* BEGIN *

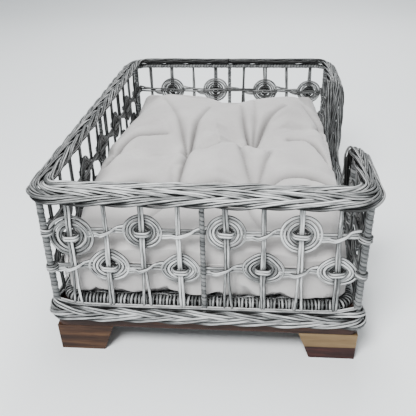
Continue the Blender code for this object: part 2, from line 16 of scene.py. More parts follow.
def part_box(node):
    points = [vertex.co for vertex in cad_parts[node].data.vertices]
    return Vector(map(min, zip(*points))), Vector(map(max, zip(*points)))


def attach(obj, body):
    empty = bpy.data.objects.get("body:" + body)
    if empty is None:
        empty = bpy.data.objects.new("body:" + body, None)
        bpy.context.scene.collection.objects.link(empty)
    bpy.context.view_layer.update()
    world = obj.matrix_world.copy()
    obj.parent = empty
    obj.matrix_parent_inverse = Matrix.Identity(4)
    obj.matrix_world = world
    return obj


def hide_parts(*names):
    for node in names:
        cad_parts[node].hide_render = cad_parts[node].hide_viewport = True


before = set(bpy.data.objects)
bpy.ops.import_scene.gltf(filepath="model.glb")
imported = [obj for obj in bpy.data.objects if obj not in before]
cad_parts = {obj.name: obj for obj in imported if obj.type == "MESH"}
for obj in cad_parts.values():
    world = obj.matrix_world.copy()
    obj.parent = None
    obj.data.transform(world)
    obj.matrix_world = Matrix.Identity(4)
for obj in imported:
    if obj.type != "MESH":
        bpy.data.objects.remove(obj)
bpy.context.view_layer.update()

UP = np.array((0.0, 0.0, 1.0))

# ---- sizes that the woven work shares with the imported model, in metres
ROD = 0.0046                    # round core of the stakes
STAKE_WIDTH = 0.0095            # a stake is two rods side by side
STAKE_PITCH = 0.062             # spacing aimed at; each run is divided evenly
UPPER_KNOT_Z = 0.232
LOWER_KNOT_Z = 0.166
RIM_HEIGHT = 0.305
RIM_BAND = 0.042
RIM_THICK = 0.023
RIM_CHAMFER = 0.006
RIM_TILT = math.radians(31)
RIM_CORNER = 0.038
RIM_OUTBOARD = 0.0045
DOOR_FRONT_Y = -0.195
DOOR_BACK_Y = 0.175
SILL_HEIGHT = 0.140
DOOR_BEND = 0.045
RAIL_ROUND = 0.014
CUSHION_SEAM = 0.168
ZIP_HALF = 0.150

# ---- sizes of the woven work that only show, in metres
HALF_POST = 0.006               # a stretch of wall ends this far from its corner posts' centres
STAKE_STEP = 0.060              # length of border that takes up one ply of a plait
PATH_STEP = 0.0055              # spacing of the points along a plait
WINDING_PITCH = 0.0076          # from strand to strand of the core wound round posts
KNOT_ROD = 0.0023               # radius of the rods in knots and runners
FIRST_KNOT = 1.16               # size of the weaver's first knot beside the others
SIDE_DULLING = 0.62             # brushing left on the walls other than the front


# ---------------------------------------------------------------- places read from the frame
def wall_line(comb, axis):
    """Base and top distance of a wall's stakes from the middle of the basket, and their heights."""
    low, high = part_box(comb)
    near, far = sorted((abs(low[axis]), abs(high[axis])))
    return near + ROD / 2, far - ROD / 2, low[2], high[2]


END_LINE = wall_line("stakes_front", 1)
SIDE_LINE = wall_line("stakes_left", 0)
WALL_BASE, WALL_TOP = END_LINE[2], END_LINE[3]
WALLS = {                       # outward direction, direction of s, distance at base and at top
    "front": (np.array((0.0, -1.0, 0.0)), np.array((1.0, 0.0, 0.0)), END_LINE),
    "back": (np.array((0.0, 1.0, 0.0)), np.array((-1.0, 0.0, 0.0)), END_LINE),
    "left": (np.array((-1.0, 0.0, 0.0)), np.array((0.0, -1.0, 0.0)), SIDE_LINE),
    "right": (np.array((1.0, 0.0, 0.0)), np.array((0.0, 1.0, 0.0)), SIDE_LINE),
}


def lean(z):
    """How far a wall stands outside its base line at height z."""
    return (END_LINE[1] - END_LINE[0]) * (z - WALL_BASE) / (WALL_TOP - WALL_BASE)


def on_wall(side, s, q, z):
    """World points for arrays s, q, z: along the wall, inwards from its leaning plane, and up."""
    outward, along, line = WALLS[side]
    s, q, z = np.broadcast_arrays(np.asarray(s, float), q, z)
    reach = line[0] + lean(z) - q
    return s[..., None] * along + reach[..., None] * outward + z[..., None] * UP


def half_post(side):
    """Distance along a wall from its middle to its corner posts' centres at the base."""
    return SIDE_LINE[0] if side in ("front", "back") else END_LINE[0]


# ---------------------------------------------------------------- meshes from arrays
def unit(rows):
    """Each row of an array at length one."""
    return rows / np.linalg.norm(rows, axis=1, keepdims=True)


def tube_faces(rows, cols, closed=False):
    """Corner indices and face sizes of a tube: rings of points joined by quads.

    A closed tube joins its last ring to its first; any other has both ends capped.
    """
    i = np.arange(rows if closed else rows - 1)[:, None]
    j = np.arange(cols)[None]
    i_next, j_next = (i + 1) % rows, (j + 1) % cols
    quads = np.stack((i * cols + j, i * cols + j_next, i_next * cols + j_next, i_next * cols + j), -1)
    loops, sizes = [quads.ravel()], [np.full(quads.size // 4, 4)]
    if not closed:
        loops += [np.arange(cols)[::-1], np.arange(cols) + (rows - 1) * cols]
        sizes += [np.array([cols, cols])]
    return np.concatenate(loops), np.concatenate(sizes)


def belongs(piece, body, slot, *nodes):
    """Says which body a piece rides on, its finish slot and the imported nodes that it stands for."""
    if nodes:
        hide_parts(*nodes)
    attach(piece, body)
    return piece


def new_piece(name, verts, loops, sizes, uvs, values, mat):
    """Mesh object from arrays: points, corner indices, corners per face, UVs and point values."""
    mesh = bpy.data.meshes.new(name)
    mesh.vertices.add(len(verts))
    mesh.vertices.foreach_set("co", np.asarray(verts, np.float32).ravel())
    mesh.loops.add(len(loops))
    mesh.loops.foreach_set("vertex_index", np.asarray(loops, np.int32))
    mesh.polygons.add(len(sizes))
    starts = np.concatenate(([0], np.cumsum(sizes)[:-1]))
    mesh.polygons.foreach_set("loop_start", starts.astype(np.int32))
    if uvs is not None:
        layer = mesh.uv_layers.new(name="UVMap")
        layer.data.foreach_set("uv", np.asarray(uvs, np.float32).ravel())
    for label, data in values.items():
        attribute = mesh.attributes.new(label, "FLOAT", "POINT")
        attribute.data.foreach_set("value", np.asarray(data, np.float32))
    mesh.update(calc_edges=True)
    mesh.shade_smooth()
    mesh.materials.append(mat)
    obj = bpy.data.objects.new(name, mesh)
    bpy.context.scene.collection.objects.link(obj)
    return obj


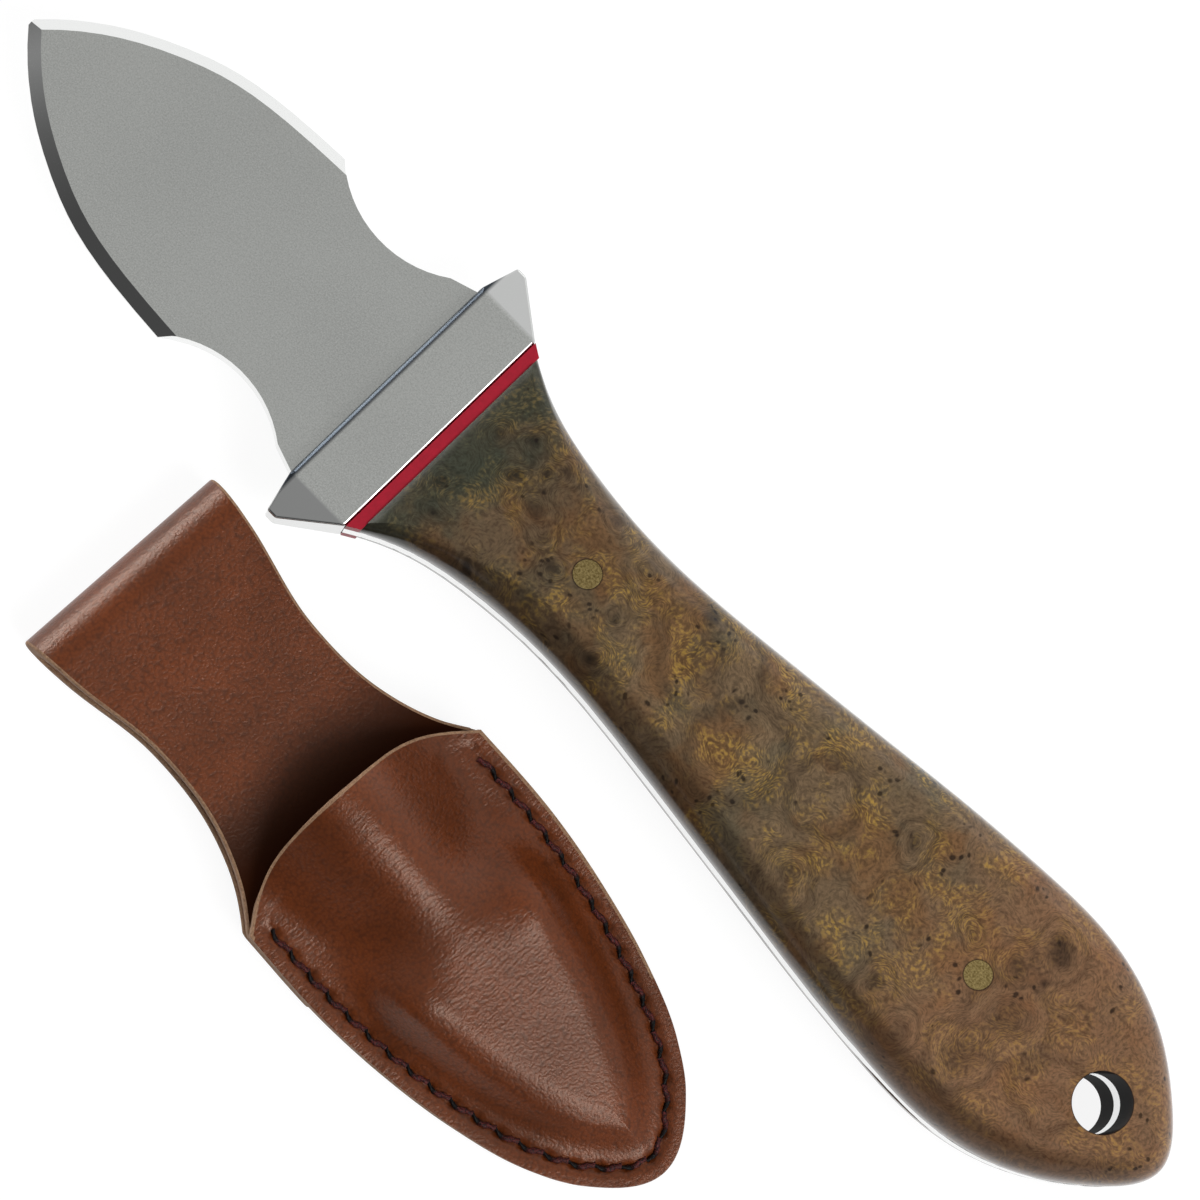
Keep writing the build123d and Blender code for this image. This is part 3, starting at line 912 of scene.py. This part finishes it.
@dataclass(frozen=True)
class GrainLeather:
    """Chestnut cowhide, pressed smooth: fine pebbles and bending creases under a soft shine.

    Just inside the pouch's mouth it is almost black, because so little light gets in there.
    Sizes are in millimetres, and stations run along the sheath.

    Args:
        fold_place: origin of the sheath's own axes.
        turn: how those are turned, in radians about X, Y and Z.
        mouth: station of the middle of the mouth.
        patch: width of a lighter or darker area.
        pebble: width of a pebble of the grain.
        fine: width of the finest roughness.
        crease: width, length and depth of a crease.
        crease_run: stations between which the creases fade.
        crease_share: how strong they are at each of those.
        back_top: height under which a place is on the back of the pouch.
        front_foot: height over which it is on the front.
        shade_run: start and end of the dark inside, measured from the mouth.
    """

    fold_place: Point
    turn: Point
    mouth: float
    brown: str = "#652f12"
    deep: str = "#55270e"
    inside: str = "#33170a"
    throat: str = "#2a140a"
    sheen: str = "#ffe2d0"
    patch: float = 9.0
    pebble: float = 0.32
    fine: float = 0.22
    crease: Point = (0.38, 1.5, 1.0)
    crease_run: Pair = (52.0, 66.0)
    crease_share: Pair = (2.4, 0.3)
    back_top: float = 0.6
    front_foot: float = 1.0
    shade_run: Pair = (-9.0, 2.0)

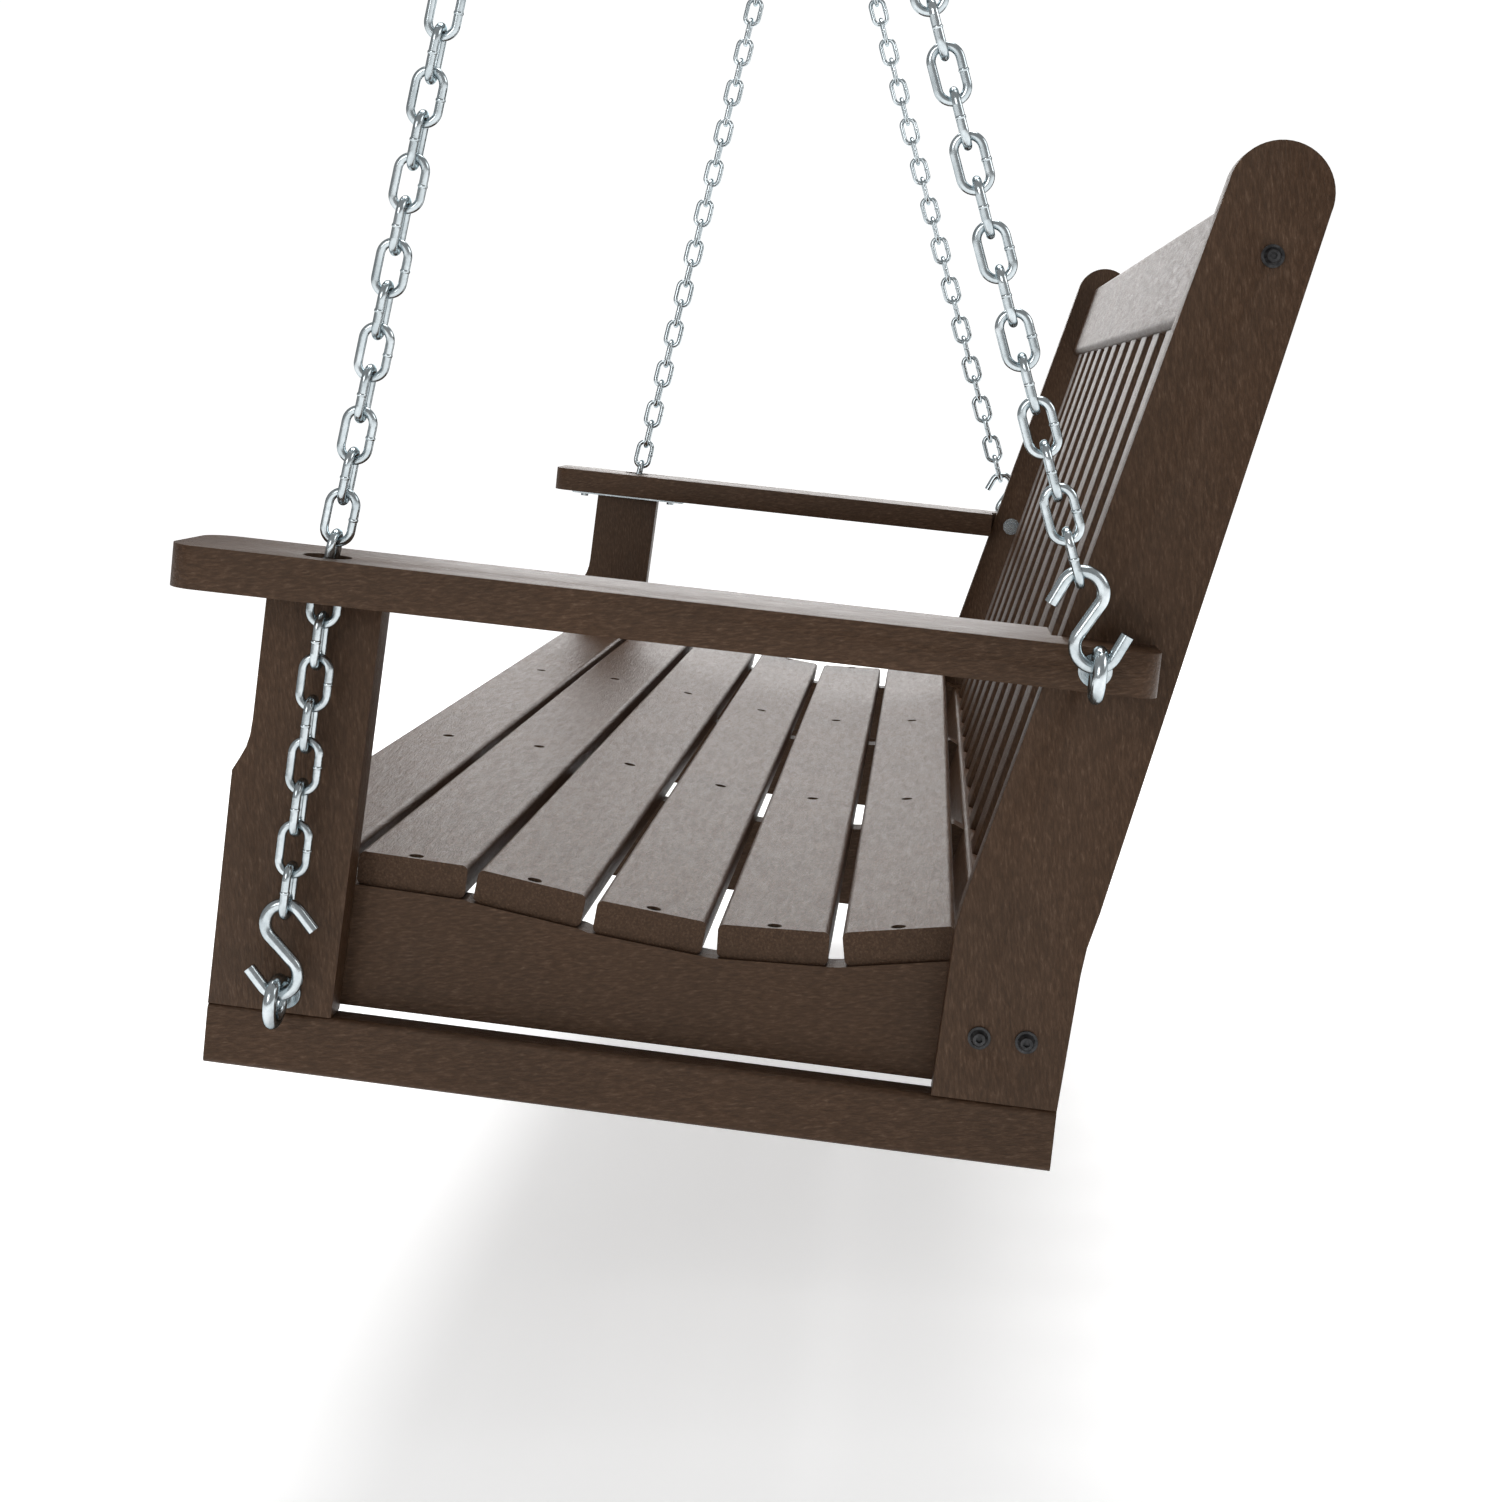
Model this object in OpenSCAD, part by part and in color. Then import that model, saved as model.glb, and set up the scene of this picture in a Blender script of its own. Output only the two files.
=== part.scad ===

* END *

PROBLEM DETAILS
Return every line above in which the string "that" occurs.

EXERCISE RESPONSE
# ---- sizes that the woven work shares with the imported model, in metres
# ---- sizes of the woven work that only show, in metres
STAKE_STEP = 0.060              # length of border that takes up one ply of a plait
    """Says which body a piece rides on, its finish slot and the imported nodes that it stands for."""
Model this object in OpenSCAD, part by part and in color. Then import that model, saved as model.glb, and set up the scene of this picture in a Blender script of its own. Output only the two files.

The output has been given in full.